The
Comparison of Philopoemen with Flamininus
By
Plutarch
Translated
by John Dryden
First them, as for the greatness of the benefits which Titus
conferred on Greece, neither Philopoemen, nor
many braver men than he, can make good the parallel. They were Greeks fighting
against Greeks, but Titus, a stranger to Greece, fought for her. And at the
very time when Philopoemen went over into Crete, destitute of means to succour
his besieged countrymen, Titus, by a defeat given to Philip in the heart of Greece, set
them and their cities free. Again, if we examine the battles they fought,
Philopoemen, whilst he was the Achaeans' general, slew more Greeks than Titus,
in aiding the Greeks, slew Macedonians. As to their failings, ambition was
Titus's weak side, and obstinacy Philopoemen's in the former, anger was easily
kindled; in the latter, it was as hardly quenched. Titus reserved to Philip the
royal dignity; he pardoned the Aetolians, and stood their friend; but
Philopoemen, exasperated against his country, deprived it of its supremacy over
the adjacent villages. Titus was ever constant to those he had once befriended;
the other, upon any offence, as prone to cancel kindnesses. He
who had once been a benefactor to the Lacedaemonians, afterwards laid their
walls level with the ground, wasted their country, and in the end changed and
destroyed the whole frame of their government. He seems, in truth, to have
prodigalled away his own life, through passion and perverseness; for he fell
upon the Messenians, not with that conduct and caution that characterized the
movements of Titus, but with unnecessary and unreasonable haste.
The many battles he fought, and the many trophies he won,
may make us ascribe to Philopoemen the more thorough knowledge of war. Titus
decided the matter betwixt Philip and himself in two engagements; but
Philopoemen came off victorious in ten thousand encounters, to all which
fortune had scarcely any pretence, so much were they owing to his skill.

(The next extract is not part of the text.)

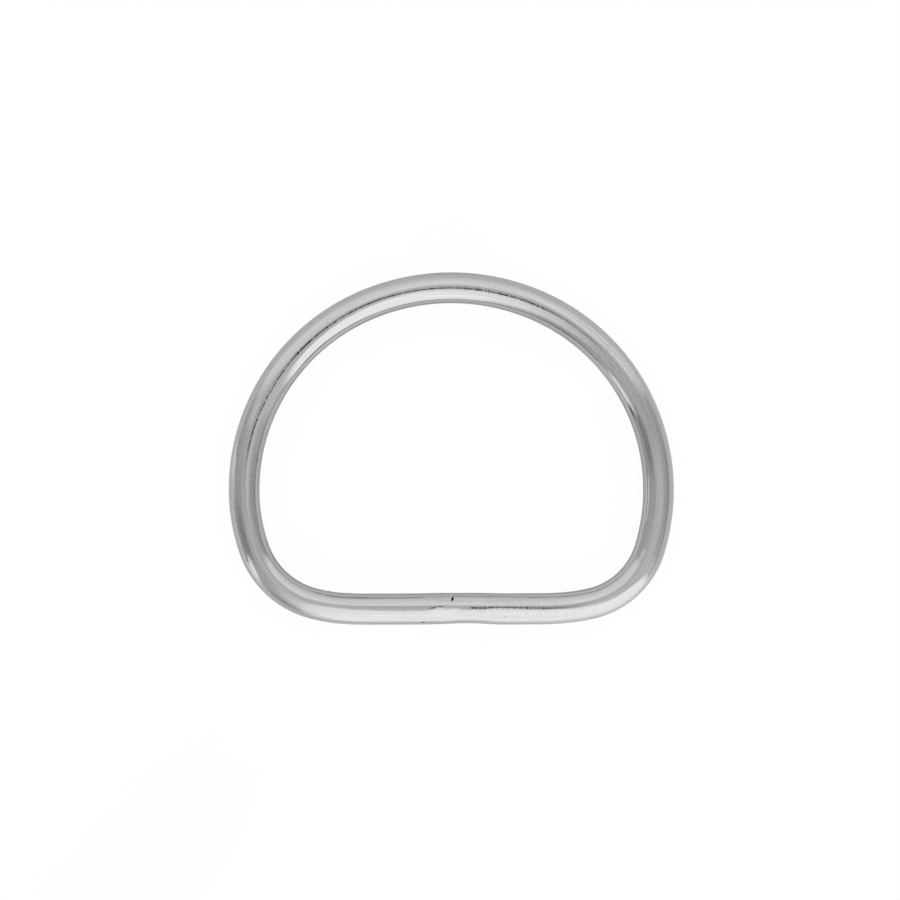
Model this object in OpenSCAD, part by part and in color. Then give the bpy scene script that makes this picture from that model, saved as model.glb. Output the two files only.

Besides, Titus got his renown, assisted by the power of a flourishing Rome; the other flourished under a declined Greece, so that his successes may be accounted
his own; in Titus's glory Rome
claims a share. The one had brave men under him, the
other made his brave, by being over them. And though Philopoemen was
unfortunate, certainly, in always being opposed to his countrymen, yet this
misfortune is at the same time a proof of his merit. Where the circumstances
are the same, superior success can only be ascribed to superior merit. And he
had, indeed, to do with the two most warlike nations of all Greece, the
Cretans on the one hand, and the Lacedaemonians on the other, and he mastered
the craftiest of them by art and the bravest of them by valour. It may also be
said that Titus, having his men armed and disciplined to his hand, had in a
manner his victories made for him; whereas Philopoemen was forced to introduce
a discipline and tactics of his own, and to new-mould and model his soldiers;
so that what is of greatest import towards insuring a victory was in his case
his own creation, while the other had it ready provided for his benefit.
Philopoemen effected many gallant things with his own hand, but Titus none; so
much so that one Archedemus, an Aetolian, made it a jest against him that while
he, the Aetolian, was running with his drawn sword, where he saw the
Macedonians drawn up closest and fighting hardest, Titus was standing still,
and with hands stretched out to heaven, praying to the gods for aid.
It is true Titus acquitted himself admirably, both as a
governor and as an ambassador; but Philopoemen was no less serviceable and
useful to the Achaeans in the capacity of a private man than in that of a
commander. He was a private citizen when he restored the Messenians to their
liberty, and delivered their city from Nabis; he was also a private citizen
when he rescued the Lacedaemonians, and shut the gates of Sparta against the general Diophanes and
Titus. He had a nature so truly formed for command that he could govern even
the laws themselves for the public good; he did not need to wait for the
formality of being elected into command by the governed, but employed their
service, if occasion required, at his own discretion; judging that he who
understood their real interests was more truly their supreme magistrate, than
he whom they had elected to the office. The equity, clemency, and humanity of
Titus towards the Greeks display a great and generous nature; but the actions
of Philopoemen, full of courage, and forward to assert his country's liberty
against the Romans, have something yet greater and nobler in them. For it is
not as hard a task to gratify the indigent and distressed, as to bear up
against and to dare to incur the anger of the powerful. To conclude, since it
does not appear to be easy, by any review or discussion, to establish the true
difference of their merits and decide to which a preference is due, will it be
an unfair award in the case, if we let the Greek bear away the crown for
military conduct and warlike skill, and the Roman for justice and clemency?